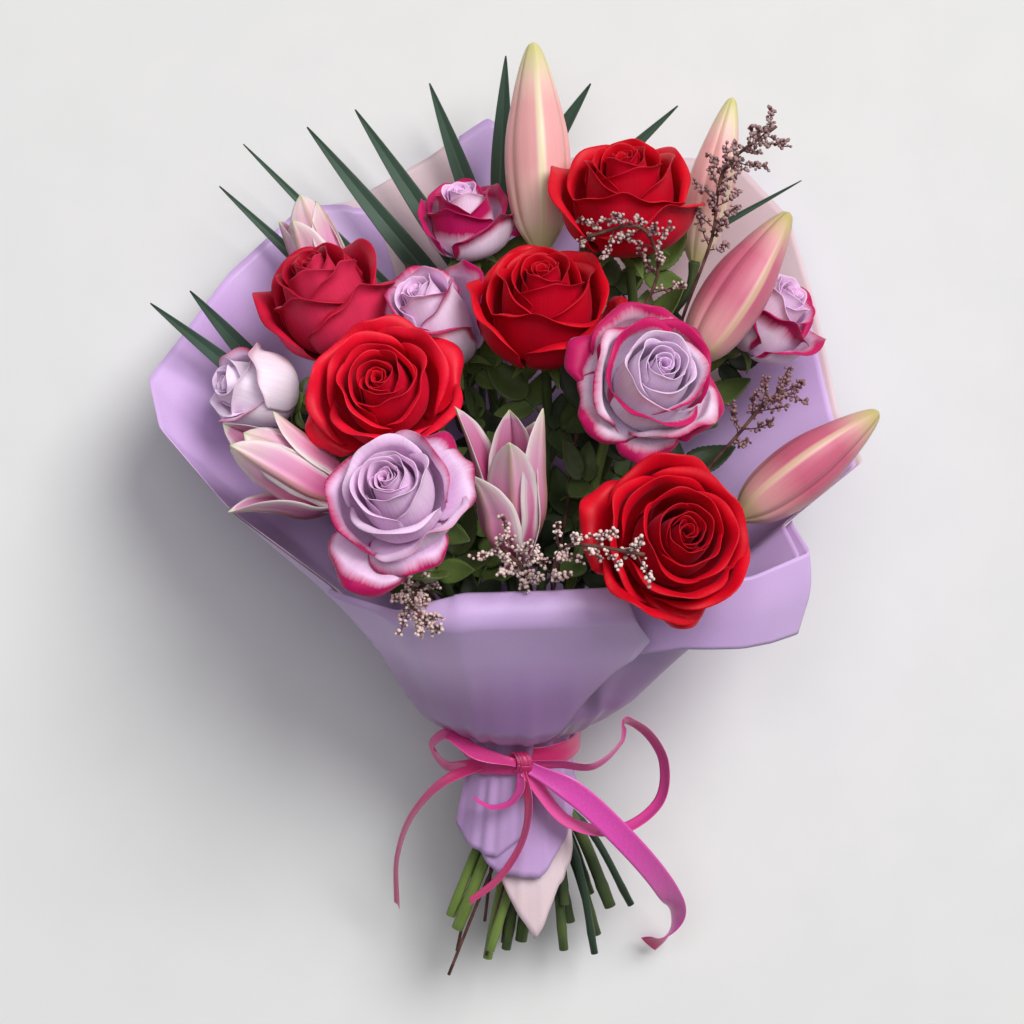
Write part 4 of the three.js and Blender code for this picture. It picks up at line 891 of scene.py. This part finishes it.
def lily_bud(name, foot, tip, girth, spin, material):
    """A closed bud of three outer petals, each with a pale rib, that meet at seams."""
    foot, tip = np.array(foot, float), np.array(tip, float)
    length = np.linalg.norm(tip - foot)
    line = curve([(h * length, r * girth / 2, 0) for h, r in BUD_OUTLINE], 46)
    rows, sides = len(line), 72
    angle = np.arange(sides) * 2 * np.pi / sides
    third = 2 * np.pi / 3
    from_rib = np.abs((angle + third / 2) % third - third / 2)
    ridge = np.exp(-((from_rib / 0.17) ** 2))
    edge = np.exp(-(((from_rib - 0.36 * third) / 0.1) ** 2))
    seam = np.exp(-(((third / 2 - from_rib) / 0.1) ** 2))
    section = 1 + 0.045 * ridge + 0.02 * edge - 0.06 * seam + 0.035 * np.cos(3 * angle)
    r = line[:, 1:2] * section
    grid = np.stack([r * np.cos(angle), r * np.sin(angle), np.broadcast_to(line[:, :1], r.shape)], -1)
    axis = unit(tip - foot)
    turn = Vector((0, 0, 1)).rotation_difference(Vector(axis)).to_matrix()
    up = math.atan2(turn[2][1], turn[2][0]) + math.radians(spin)
    points = placed(grid.reshape(-1, 3), foot, axis, up)
    numbers = {
        "across": from_rib * 3, "rib": np.maximum(ridge, 0.45 * edge), "seam": seam,
        "turn": np.floor(angle / third),
    }
    shape = Shape()
    shape.add(
        np.concatenate([points, [foot, tip + axis * 0.4]]), *ring_faces(rows, sides),
        along=np.append(np.repeat(line[:, 0] / length, sides), [0, 1]),
        **{key: np.append(np.tile(row, rows), [0, 0]) for key, row in numbers.items()},
    )
    shape.piece(name + "_petals", material, "petal_lily", name)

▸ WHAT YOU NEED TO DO
Take the listing above and write it out again exactly.

▸ OUTPUT OF THE TASK
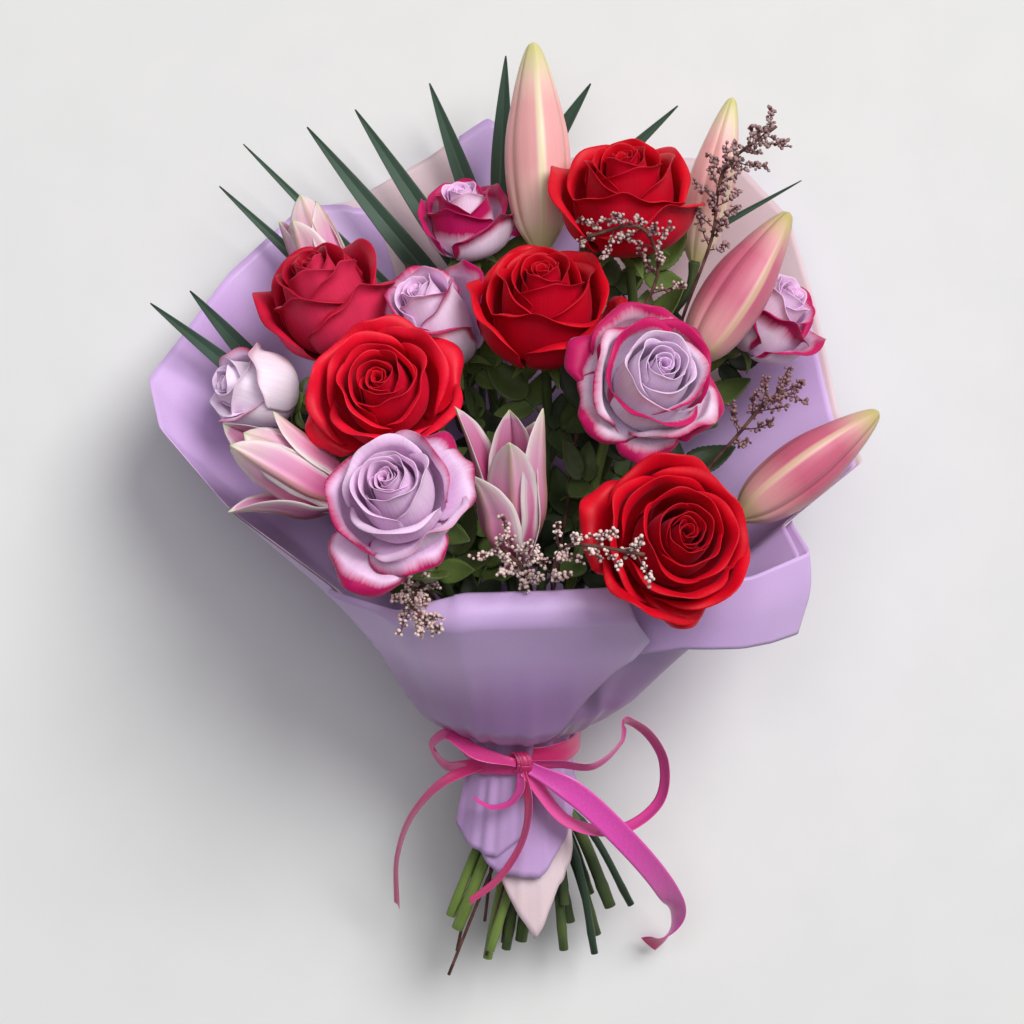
Write part 4 of the three.js and Blender code for this picture. It picks up at line 891 of scene.py. This part finishes it.
def lily_bud(name, foot, tip, girth, spin, material):
    """A closed bud of three outer petals, each with a pale rib, that meet at seams."""
    foot, tip = np.array(foot, float), np.array(tip, float)
    length = np.linalg.norm(tip - foot)
    line = curve([(h * length, r * girth / 2, 0) for h, r in BUD_OUTLINE], 46)
    rows, sides = len(line), 72
    angle = np.arange(sides) * 2 * np.pi / sides
    third = 2 * np.pi / 3
    from_rib = np.abs((angle + third / 2) % third - third / 2)
    ridge = np.exp(-((from_rib / 0.17) ** 2))
    edge = np.exp(-(((from_rib - 0.36 * third) / 0.1) ** 2))
    seam = np.exp(-(((third / 2 - from_rib) / 0.1) ** 2))
    section = 1 + 0.045 * ridge + 0.02 * edge - 0.06 * seam + 0.035 * np.cos(3 * angle)
    r = line[:, 1:2] * section
    grid = np.stack([r * np.cos(angle), r * np.sin(angle), np.broadcast_to(line[:, :1], r.shape)], -1)
    axis = unit(tip - foot)
    turn = Vector((0, 0, 1)).rotation_difference(Vector(axis)).to_matrix()
    up = math.atan2(turn[2][1], turn[2][0]) + math.radians(spin)
    points = placed(grid.reshape(-1, 3), foot, axis, up)
    numbers = {
        "across": from_rib * 3, "rib": np.maximum(ridge, 0.45 * edge), "seam": seam,
        "turn": np.floor(angle / third),
    }
    shape = Shape()
    shape.add(
        np.concatenate([points, [foot, tip + axis * 0.4]]), *ring_faces(rows, sides),
        along=np.append(np.repeat(line[:, 0] / length, sides), [0, 1]),
        **{key: np.append(np.tile(row, rows), [0, 0]) for key, row in numbers.items()},
    )
    shape.piece(name + "_petals", material, "petal_lily", name)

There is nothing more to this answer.